Argentina arms trafficking trial begins for ex-president Menem

[JURIST] Former Argentine president Carlos Menem [official website] failed to appear in a Buenos Aires court Thursday as he and other former officials went on trial on arms trafficking charges. The court excused Menem's absence after a defense lawyer presented a medical certificate indicating that the former president had been suffering from acute anemia. Menem, who led Argentina from 1989 to 1999, and his co-defendants are accused of arranging weapons sales to Croatia, in violation of a 1991 UN Security Council resolution [text] prohibiting the delivery of weapons to the former Yugoslavia, and to Ecuador, breaching a ban by the Organization of American States (OAS) [official website] on sales to that nation and Peru during their 1995 border conflict [AFP report]. The judges presiding over the case plan to send a representative [La Nacion report, in Spanish] to Menem's home in La Rioja province to verify his health claims and are reportedly considering whether to travel there with the prosecutor to fulfill a requirement that the indictment be read in Menem's presence. The trial is expected to last seven months. AP has more.
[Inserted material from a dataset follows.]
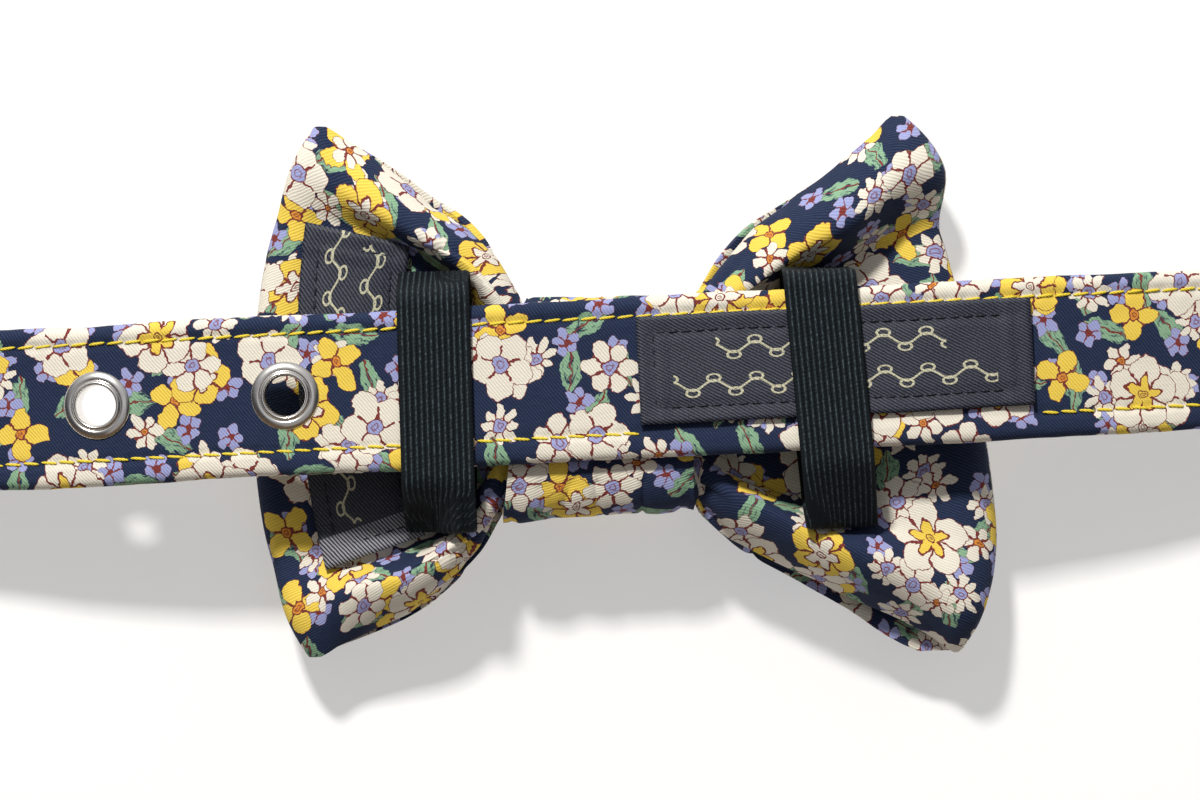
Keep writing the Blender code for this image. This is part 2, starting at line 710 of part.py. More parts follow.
def build():
    for old in list(bpy.data.objects):
        bpy.data.objects.remove(old)
    group = collection("bow_tie_collar")
    cutters = collection("cutters")
    cutters.hide_render = True
    strap_frame = frame_empty("strap_frame", group, location=(0, STRAP_RISE, 0))
    bow_frame = frame_empty("bow_frame", group, rotation=(0, 0, BOW_TURN))

    print_cotton = material("printed_cotton", (0.10, 0.12, 0.22), 0.85)
    bow_cotton = material("bow_printed_cotton", (0.11, 0.13, 0.24), 0.85)
    knot_cotton = material("knot_printed_cotton", (0.09, 0.11, 0.20), 0.85)
    steel = material("nickel_plated_steel", (0.72, 0.70, 0.67), 0.25, metallic=1.0)
    buckle_steel = material("buckle_steel", (0.70, 0.69, 0.67), 0.28, metallic=1.0)
    ribbed_elastic = material("black_elastic", (0.012, 0.022, 0.030), 0.75)
    woven_label = material("woven_label", (0.045, 0.05, 0.075), 0.7)

    build_strap(group, cutters, strap_frame, print_cotton)
    build_eyelets(group, strap_frame, steel)
    build_buckle(group, cutters, strap_frame, buckle_steel)
    build_strap_label(group, strap_frame, woven_label)
    build_bow(group, bow_frame, bow_cotton)
    build_knot(group, bow_frame, knot_cotton)
    build_bow_label(group, bow_frame, woven_label)
    build_elastics(group, bow_frame, ribbed_elastic)


build()
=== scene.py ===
"""The looks of a pet's bow tie collar, laid open with its bow face down.

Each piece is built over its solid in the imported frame. Metres, +Z up.
"""

import math
from collections import namedtuple

import bmesh
import bpy
from mathutils import Matrix, Vector, noise


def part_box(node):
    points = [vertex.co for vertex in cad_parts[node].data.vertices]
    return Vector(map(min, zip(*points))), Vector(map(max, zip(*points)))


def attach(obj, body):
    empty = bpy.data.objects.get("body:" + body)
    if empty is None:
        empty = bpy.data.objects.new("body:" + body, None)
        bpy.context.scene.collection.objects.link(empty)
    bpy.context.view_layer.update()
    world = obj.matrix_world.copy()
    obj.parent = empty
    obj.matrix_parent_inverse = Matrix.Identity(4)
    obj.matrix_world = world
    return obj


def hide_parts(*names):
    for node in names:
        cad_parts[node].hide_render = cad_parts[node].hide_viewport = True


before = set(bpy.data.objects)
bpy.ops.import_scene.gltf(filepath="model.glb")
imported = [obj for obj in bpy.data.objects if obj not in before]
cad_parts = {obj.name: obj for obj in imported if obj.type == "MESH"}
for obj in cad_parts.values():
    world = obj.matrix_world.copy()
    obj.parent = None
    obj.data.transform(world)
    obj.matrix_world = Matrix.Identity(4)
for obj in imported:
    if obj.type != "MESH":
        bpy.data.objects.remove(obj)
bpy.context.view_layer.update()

MM = 0.001

# Strap, whose width, level and tip's reach come from its solid
STRAP_LOW, STRAP_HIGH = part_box("strap")
STRAP_WIDTH = STRAP_HIGH.y - STRAP_LOW.y
STRAP_RISE = (STRAP_HIGH.y + STRAP_LOW.y) / 2
STRAP_THICKNESS = 0.0026
STRAP_LEVEL = STRAP_HIGH.z - STRAP_THICKNESS / 2
STRAP_FLAT_REACH = 0.050
TIP_REACH = -STRAP_LOW.x
TIP_LENGTH = 0.014
TIP_LANDING = 0.201
TIP_NARROWING = 0.58
END_ROUNDING = 0.0016
STATION_STEP = 0.000725
SECTION_FACES = 100
HEM_STITCH_TOP = 0.0098
HEM_STITCH_BOTTOM = -0.0088
HEM_PUFF = 0.00022
STITCH_GROOVE = 0.00042
STITCH_GROOVE_WIDTH = 0.00065
STITCH_PITCH = 4 * STATION_STEP
STITCH_LENGTH = 0.00275
STITCH_THICKNESS = 0.00056
STITCH_LEAN = 0.10
STITCH_EDGE_ROOM = 0.0016
CROSS_STITCH_INSET = 0.004
EDGE_WANDER = 0.00032
EDGE_WANDER_LENGTH = 0.023
CLOTH_RIPPLE = 0.00016

# Eyelets: their places come from their solids
EYELET_COUNT = 5
EYELET_HOLE = 0.0040
EYELET_TURN_STEPS = 48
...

In May, an Argentine prosecutor filed a petition [JURIST report] seeking the arrests of Menem and five others accused of obstructing an investigation into the 1994 bombing of a Jewish community center [AMIA backgrounder, in Spanish] in Buenos Aires. In 2004, an Argentine judge conducted an investigation [JURIST report] into the possible connection between Swiss bank accounts allegedly held by Menem and the bombing, which killed 85 people. Menem was placed under house arrest [CNN report] on arms-trafficking charges in 2001 but was freed later that year. In 2004, he moved to Chile, where a court refused to extradite him [BBC report] for questioning on corruption charges. He returned to Argentina [JURIST report] later that year after arrest warrants were withdrawn. He was elected to the Argentine Senate in 2005.